- In Rittenhouse Square
- Born: Max Louis Raab June 9, 1926 Philadelphia, Pennsylvania, USA
- Died: February 21, 2008 (aged 81) Philadelphia, Pennsylvania, USA
- Occupations: Clothing businessman and film producer

= Max Raab =

American film producer

Max Louis Raab (June 9, 1926 – February 21, 2008) was an American clothing businessman and film producer.

Raab popularized the "preppy" aesthetic in American women's fashion in the 1950s and 1960s. As a film producer, he was responsible for bringing "A Clockwork Orange" to the screen.

==Early life==
Max Louis Raab was born to Herman and Fanny Kessler Raab on June 9, 1926 in Philadelphia, Pennsylvania. His mother died when he was twelve. Raab grew up in the city's Tioga neighborhood, attending Rutgers Preparatory School and the Wooster Academy.

Raab was drafted into the U.S. Army during World War II and served in Germany. At the end of the war, he served in the allied occupation forces in Japan. After his military discharge, Max began his career in the apparel business at his father's blouse company, Morgan Raab.

==Career==
===Clothing===
In the late 1940s, Raab realized that women's fashions were changing. American women's fashion was being increasingly dominated by teenage girls and adults with upwardly mobile tastes. In contrast, Morgan Raab produced low quality, unstylish blouses. In response, Raab started manufacturing man-tailored button down shirts at Morgan Raab. The clothing line was a great success.

In 1958, Raab and his brother Norman started The Villager, a clothing line that would define preppy Ivy League fashion for decades. The popularity of his clothing led the New York Times to label him the "dean of the prep look. The Villager quickly grew to be one of the preeminent brands in American sportswear, only to diminish in popularity with the advent of the late 1960s counterculture and attendant styles in fashion. During this time, Raab also launched the Rooster Tie Company and became known for his unconventional use of unusual, non-traditional fabrics in ties.
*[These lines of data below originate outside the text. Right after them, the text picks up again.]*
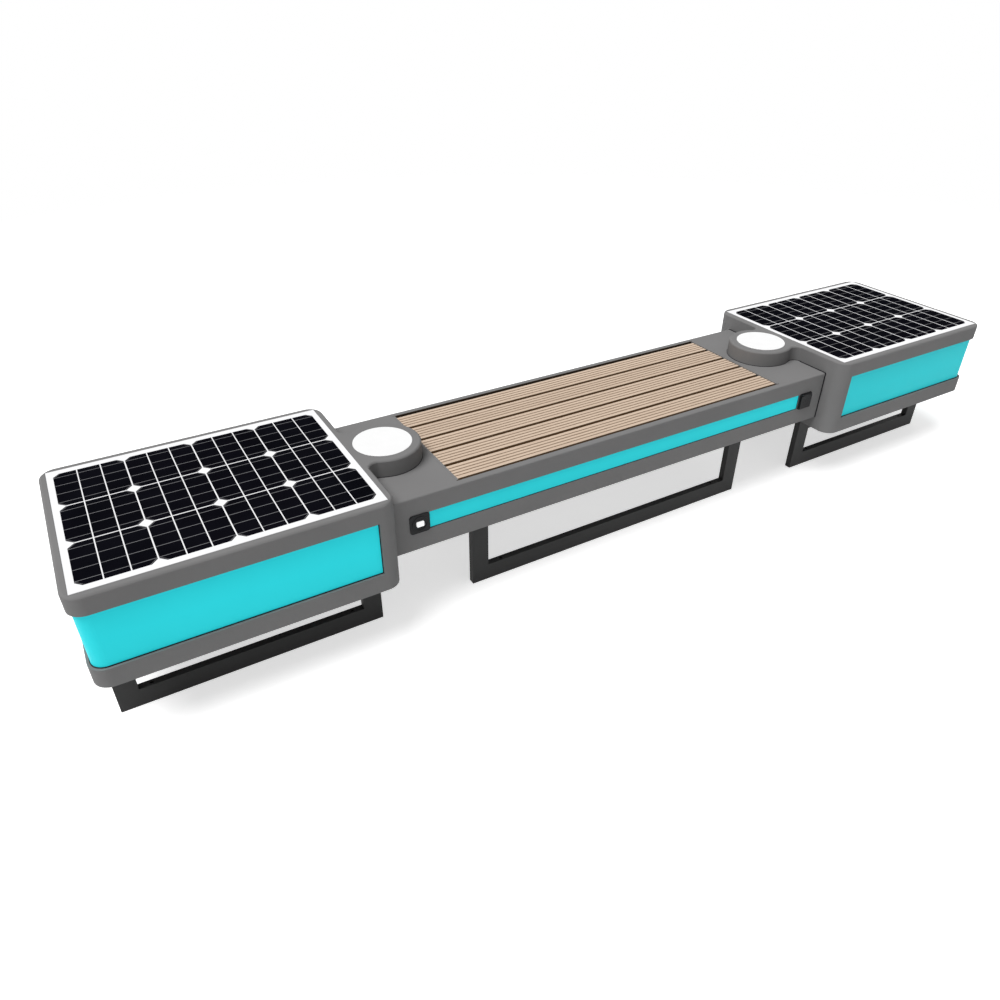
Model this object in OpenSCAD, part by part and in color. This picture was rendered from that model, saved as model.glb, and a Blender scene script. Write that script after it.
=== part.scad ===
// Solar charging bench: two lit end pods with solar panels and charging pads,
// joined by a slatted seat box and carried on flat-bar loop legs.
// Origin: on the ground under the middle of the bench. X runs along the bench,
// the front faces -Y and Z is up. All sizes are in millimetres.

/* [Bench] */
// Overall length of the bench
bench_l = 2900; // [2600:10:3300]
// Height of the pods' top above the ground
top_h = 440; // [430:2:470]
// Depth of the seat box's metal top below the pods' top
seat_drop = 48; // [44:1:56]
// Thickness of the folded sheet of the pods and the seat box
sheet = 3; // [2:0.5:4]

/* [Pods] */
// Length of each pod along the bench
pod_l = 700; // [680:5:760]
// Depth of each pod from front to back
pod_d = 550; // [535:5:600]
// Height of each pod, from its underside to its top
pod_h = 245; // [240:5:260]
// Radius of the pods' upright corners
pod_corner_r = 40; // [30:1:50]
// Radius of the rounded edge round the pods' top
pod_edge_r = 6; // [3:0.5:8]
// Height of the metal band above the lit window
rim_band = 48; // [44:1:55]
// Height of the metal band below the lit window
base_band = 50; // [40:1:60]
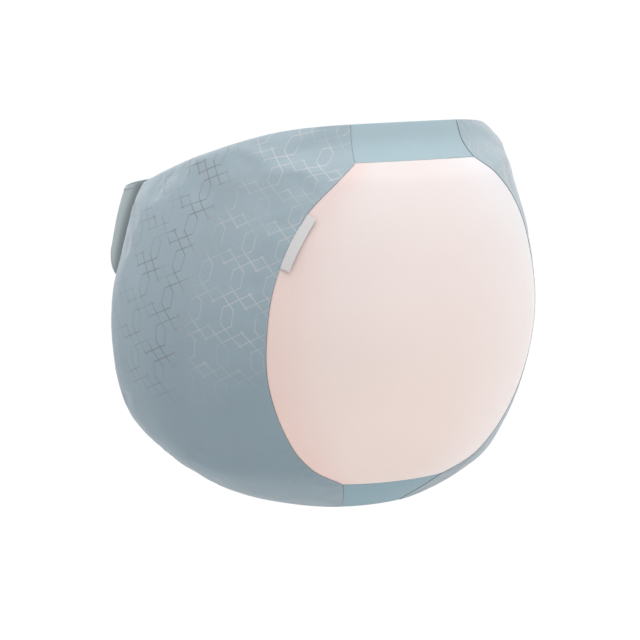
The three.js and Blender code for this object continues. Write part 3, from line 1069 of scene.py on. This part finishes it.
def strap_grid(side, step_height, out):
    """Grid of a strap from under its wing to its end, lifted by a step at the closure."""
    belt = sizes()
    start = WING_REACH - math.degrees(STRAP_LAP / belt.body_half_width)
    turn = mix(start, HALF_TURN + turn_at_back(CLOSURE_LAP / 2), steps(STRAP_COLUMNS))[:, None]
    step_end = HALF_TURN - turn_at_back(CLOSURE_LAP / 2 + belt.strap_thickness + belt.clearance)
    step_start = step_end - turn_at_back(CLOSURE_STEP_LENGTH)
    lift = step_height * ease((turn - step_start) / (step_end - step_start))
    row = steps(STRAP_ROWS)[None, :] - 0.5
    height = strap_middle(turn) + row * strap_width_at(turn)
    away = ease((turn - WING_REACH) / BULGE_RISE)
    bulge = STRAP_BULGE * away * (1 - ease((turn - BULGE_FALL_START) / BULGE_FALL))
    cupping = STRAP_CUPPING * (2 * row) ** 4 * away
    return body_point(side * turn, height, out + lift + bulge - cupping)


def strap_place():
    """Shares along and across a strap, one for each point of its grid."""
    share = np.broadcast_to(steps(STRAP_COLUMNS)[:, None], (STRAP_COLUMNS + 1, STRAP_ROWS + 1))
    return share, np.broadcast_to(steps(STRAP_ROWS)[None, :], share.shape)


class BELT_OT_straps(bpy.types.Operator):
    """Add the elastic back straps"""

    bl_idname = "belt.straps"
    bl_label = "Back Straps"

    def execute(self, context):
        material = strap_material()
        for name, side, step_height in both_straps():
            outer = strap_grid(side, step_height, sizes().strap_thickness)
            inner = strap_grid(side, step_height, 0.0)
            piece = cloth_piece(name + "_elastic", outer, inner, material, STRAP_ROLL, *strap_place())
            stand_for(name)
            declare_sheet(outer)
        return {"FINISHED"}


def hook_grid(out):
    turn = HALF_TURN + turn_at_back(HOOK_LENGTH) * (steps(HOOK_COLUMNS)[:, None] - 0.5)
    row = steps(HOOK_ROWS)[None, :] - 0.5
    return body_point(turn, strap_middle(turn) + row * HOOK_WIDTH, out)


class BELT_OT_hook_patch(bpy.types.Operator):
    """Add the plain hook patch between the lapped strap ends"""

    bl_idname = "belt.hook_patch"
    bl_label = "Hook Patch"

    def execute(self, context):
        seat = sizes().strap_thickness + sizes().clearance
        outer = hook_grid(seat + sizes().hook_thickness)
        piece = cloth_piece("hook_patch_tape", outer, hook_grid(seat), hook_material(), HOOK_ROLL)
        stand_for("hook_patch")
        declare_sheet(outer)
        return {"FINISHED"}


def label_frame():
    """Points along the near seam for the label, with the directions inward and outward there."""
    belt = sizes()
    seat = belt.panel_thickness + belt.clearance

    def seam_point(up):
        return belt_point(-seam_turn(up, -1), up, seat)

    probe = 0.01
    rise = np.linalg.norm(seam_point(LABEL_START + probe) - seam_point(LABEL_START)) / probe
    up = LABEL_START + steps(LABEL_ROWS) * belt.label_length / rise
    here = seam_point(up)
    along = seam_point(up + probe / 10) - seam_point(up - probe / 10)
    to_front = belt_point(1 - seam_turn(up, -1), up, seat) - here
    outward = np.cross(to_front, along)
    outward /= np.linalg.norm(outward, axis=1, keepdims=True)
    inward = np.cross(along, outward)
    inward /= np.linalg.norm(inward, axis=1, keepdims=True)
    return here, inward, outward


def label_grid(offset):
    """The tape's path: out along the panel, round the fold and back, moved off its middle by offset."""
    width, bend = sizes().label_width, LABEL_TAPE
    run = width - bend - LABEL_TAPE / 2
    flat_steps, bend_steps = steps(LABEL_FLAT_COLUMNS), steps(LABEL_BEND_COLUMNS)[1:-1]
    angle = np.pi * (bend_steps - 0.5)
    x = np.concatenate([run * flat_steps, run + bend * np.cos(angle), run * flat_steps[::-1]])
    z = np.concatenate([0 * flat_steps - bend, bend * np.sin(angle), 0 * flat_steps + bend])
    slope = np.gradient(np.stack([x, z]), axis=1)
    slope /= np.linalg.norm(slope, axis=0)
    off_seam = 1.5 * sizes().clearance
    x = x - slope[1] * offset + off_seam
    z = z + slope[0] * offset + bend + LABEL_TAPE / 2
    here, inward, outward = label_frame()
    towards_fold = (x / width)[None, :] ** 2
    wave = np.sin(2 * np.pi * LABEL_SWAYS * steps(LABEL_ROWS))[:, None]
    height = z[None, :] + (LABEL_LIFT + LABEL_SWAY * wave) * towards_fold
    return here[:, None] + inward[:, None] * x[None, :, None] + outward[:, None] * height[..., None]


class BELT_OT_side_label(bpy.types.Operator):
    """Add the bare folded tape in the panel's near seam"""

    bl_idname = "belt.side_label"
    bl_label = "Side Label"

    def execute(self, context):
        outer, inner = label_grid(LABEL_CLOTH / 2), label_grid(-LABEL_CLOTH / 2)
        piece = cloth_piece("side_label_tape", outer, inner, label_material(), LABEL_ROLL)
        stand_for("side_label")
        declare_sheet(label_grid(0.0))
        return {"FINISHED"}


class BELT_OT_stitching(bpy.types.Operator):
    """Add the tone-on-tone stitches along the straps' edges"""

    bl_idname = "belt.stitching"
    bl_label = "Stitching"

    def execute(self, context):
        paler = [1.25 * channel for channel in colours().strap[:3]]
        thread = thread_material("strap thread", paler)
        outside = sizes().strap_thickness + STITCH_SEAT
        for name, side, step_height in both_straps():
            surface = strap_grid(side, step_height, outside)[FIRST_STITCHED_COLUMN:]
            above = strap_grid(side, step_height, outside + MM)[FIRST_STITCHED_COLUMN:]
            for edge, row in (("top", -2), ("bottom", 1)):
                path = surface[:, row]
                piece = stitches(f"{name}_{edge}_stitches", path, above[:, row] - path, thread)
        return {"FINISHED"}


# Stage: camera at the photograph's angle, soft light, pale floor

CAMERA_AZIMUTH = math.radians(-30.9)
CAMERA_ELEVATION = math.radians(8.4)
CAMERA_DISTANCE = 2.4
CAMERA_LENS = 168.75
CAMERA_AIM = (11.6 * MM, -18.4 * MM)
FLOOR_HEIGHT = -0.5
FLOOR_SIZE = 60.0
ROOM_LIGHT = 0.58
ROOM_SEEN = 1.0


def camera_axes():
    az, el = CAMERA_AZIMUTH, CAMERA_ELEVATION
    back = Vector((math.sin(az) * math.cos(el), -math.cos(az) * math.cos(el), math.sin(el)))
    right = Vector((math.cos(az), math.sin(az), 0.0))
    return right, back.cross(right), back


def add_camera():
    right, up, back = camera_axes()
    aim = right * CAMERA_AIM[0] + up * CAMERA_AIM[1]
    bpy.ops.object.camera_add(location=aim + back * CAMERA_DISTANCE,
                              rotation=back.to_track_quat("Z", "Y").to_euler())
    camera = bpy.context.object
    camera.name = "photo_camera"
    camera.data.lens = CAMERA_LENS
    camera.data.sensor_width = 36.0
    camera.data.clip_end = 100.0
    bpy.context.scene.camera = camera


def add_sun(name, side, ahead, height, spread, power):
    """A soft light from far off: how far to the camera's right, towards it and up, and its spread."""
    right, _, back = camera_axes()
    level = Vector((back.x, back.y, 0.0)).normalized()
    place = right * side + level * ahead + Vector((0, 0, height))
    bpy.ops.object.light_add(type="SUN", location=place,
                             rotation=place.to_track_quat("Z", "Y").to_euler())
    light = bpy.context.object
    light.name = name
    light.data.angle = math.radians(spread)
    light.data.energy = power


def floor_material():
    """Matt pale floor with the faintest unevenness."""
    material, nodes, shader = new_material("pale floor", 0.9, 0.0, 0.1)
    position = nodes.add("ShaderNodeTexCoord").outputs["Object"]
    tone = nodes.ranged(nodes.noise(position, 3.0), 0.3, 0.7, 0.63, 0.65)
    nodes.feed(shader.inputs["Base Color"], toned(nodes, (1.0, 1.0, 1.0), tone))
    return material


class BELT_OT_stage(bpy.types.Operator):
    """Add the camera, the lights and the pale floor"""

    bl_idname = "belt.stage"
    bl_label = "Stage"

    def execute(self, context):
        bpy.ops.object.select_all(action="DESELECT")
        add_camera()
        bpy.ops.mesh.primitive_plane_add(size=FLOOR_SIZE, location=(0, 0, FLOOR_HEIGHT))
        floor = bpy.context.object
        floor.name = "pale_floor"
        floor.data.materials.append(floor_material())
        add_sun("key_light", side=1.2, ahead=1.2, height=2.2, spread=60.0, power=2.1)
        add_sun("top_light", side=-0.7, ahead=-0.4, height=2.0, spread=80.0, power=1.7)
        world = bpy.data.worlds.new("white room")
        world.use_nodes = True
        nodes = Nodes(world.node_tree)
        background = world.node_tree.nodes["Background"]
        background.inputs["Color"].default_value = (1, 1, 1, 1)
        seen = nodes.add("ShaderNodeLightPath").outputs["Is Camera Ray"]
        nodes.feed(background.inputs["Strength"],
                   nodes.ranged(seen, 0.0, 1.0, ROOM_LIGHT, ROOM_SEEN, "LINEAR"))
        context.scene.world = world
        context.scene.view_settings.view_transform = "Standard"
        return {"FINISHED"}


OPERATORS = (
    BELT_OT_front_panel,
    BELT_OT_tabs,
    BELT_OT_wings,
    BELT_OT_straps,
    BELT_OT_hook_patch,
    BELT_OT_side_label,
    BELT_OT_stitching,
    BELT_OT_stage,
)


class BELT_PT_sidebar(bpy.types.Panel):
    """Lists the belt's pieces in the order in which they are added"""

    bl_label = "Support Belt"
    bl_idname = "BELT_PT_sidebar"
    bl_space_type = "VIEW_3D"
    bl_region_type = "UI"
    bl_category = "Belt"

    def draw(self, context):
        column = self.layout.column()
        for operator in OPERATORS:
            column.operator(operator.bl_idname)
        for group in (context.scene.belt_sizes, context.scene.belt_colours):
            for name in group.__annotations__:
                column.prop(group, name)


CLASSES = (BeltSizes, BeltColours, *OPERATORS, BELT_PT_sidebar)


def register():
    for each in CLASSES:
        bpy.utils.register_class(each)
    bpy.types.Scene.belt_sizes = bpy.props.PointerProperty(type=BeltSizes)
    bpy.types.Scene.belt_colours = bpy.props.PointerProperty(type=BeltColours)


def unregister():
    del bpy.types.Scene.belt_colours
    del bpy.types.Scene.belt_sizes
    for each in reversed(CLASSES):
        bpy.utils.unregister_class(each)


def main():
    register()
    for operator in OPERATORS:
        group, name = operator.bl_idname.split(".")
        getattr(getattr(bpy.ops, group), name)()


if __name__ == "__main__":
    main()
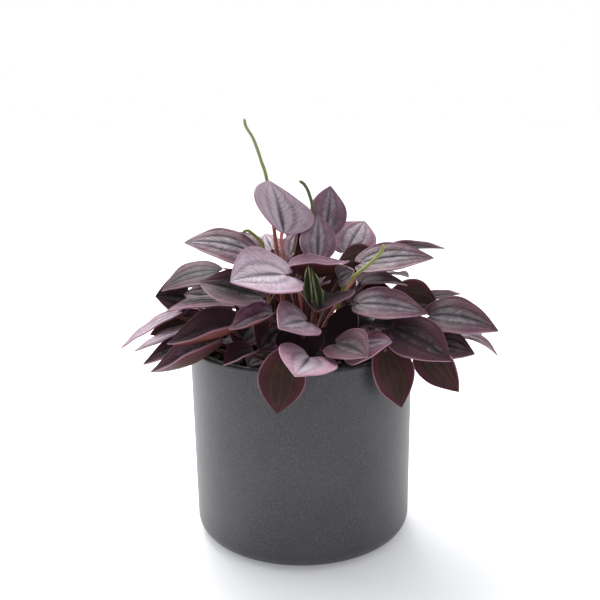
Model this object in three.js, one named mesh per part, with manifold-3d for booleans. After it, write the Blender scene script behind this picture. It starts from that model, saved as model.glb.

In 1974, Raab founded the J.G. Hook clothing line. He had decided that it was time to revive the classic prep style of the 1950s. He also created a new necktie company, Tango, that again used unconventional materials for his ties.

In 1998, after growing J.G. Hook into a $100 million empire, Max sold the business.

===Film===
In the 1960s, filmmaker Frank Perry asked Raab if he would donate the wardrobe for his low-budget film (David and Lisa). Raab agreed with the stipulation that he could watch the filming of the movie. After three months of watching the creation of David and Lisa, Raab decided to enter the movie business.

He purchased the film rights to John Barth's novel End of the Road. With the help of director Aram Avakian and writer Terry Southern, Raab adapted the novel into a film.

Raab then purchased the film rights to Anthony Burgess' controversial novel A Clockwork Orange. However, when Raab presented the concept to the major film studios, they all turned it down. In addition, Raab had wanted members of the Beatles to be in the movie cast; they declined also. When director Stanley Kubrick showed interest in "A Clockwork Orange", Warner Brothers decided to produce the film, making Raab an executive producer.

Raab's next film was Walkabout, another critical success. Raab produced several other films, including Lions Love with writer and director Agnès Varda.

At age 73, Raab made his directorial debut with the documentary film STRUT!. Having watched Philadelphia's annual New Year's Day Mummers parade since he was a child, Raab set out to capture the world of the Mummers. STRUT! featured music from turn-of-the-century ragtime and Dixieland hymns to Broadway show tunes and pop music hits. Raab also produced the film's soundtrack.

Raab then collaborated with filmmaker Robert Downey Sr. on the documentary film Rittenhouse Square. The movie was about a year in the life of Rittenhouse Square, one of Philadelphia's original park squares. It was an impressionistic and music filled film that showed the intersections of people's lives in this public space. "Max Raab is the most inspired producer I've ever worked with and the funniest. His music choices were always impeccable", says Downey.

In his last two years, Raab and Downey again began work on a musical documentary on the composer Kurt Weill and his singer/actress Lotte Lenya. Raab died before the project was completed, but his wife and Downey were planning to finish it.

===Other activities===
Raab also owned theaters and restaurants, and started a small entertainment magazine. As a young man, he opened a car lot on North Broad Street. In his final year, Raab opened a small shop and website selling collectible model cars, sailboats, airplanes, tin toys and other items.

Raab also served as a mentor to many young people in the clothing industry.

Raab's hobbies included sailing catboats and catamarans along the Jersey Shore and in the Caribbean.

==Death==
After a ten-year struggle with Parkinson's disease, Max Raab died in Philadelphia in 2008.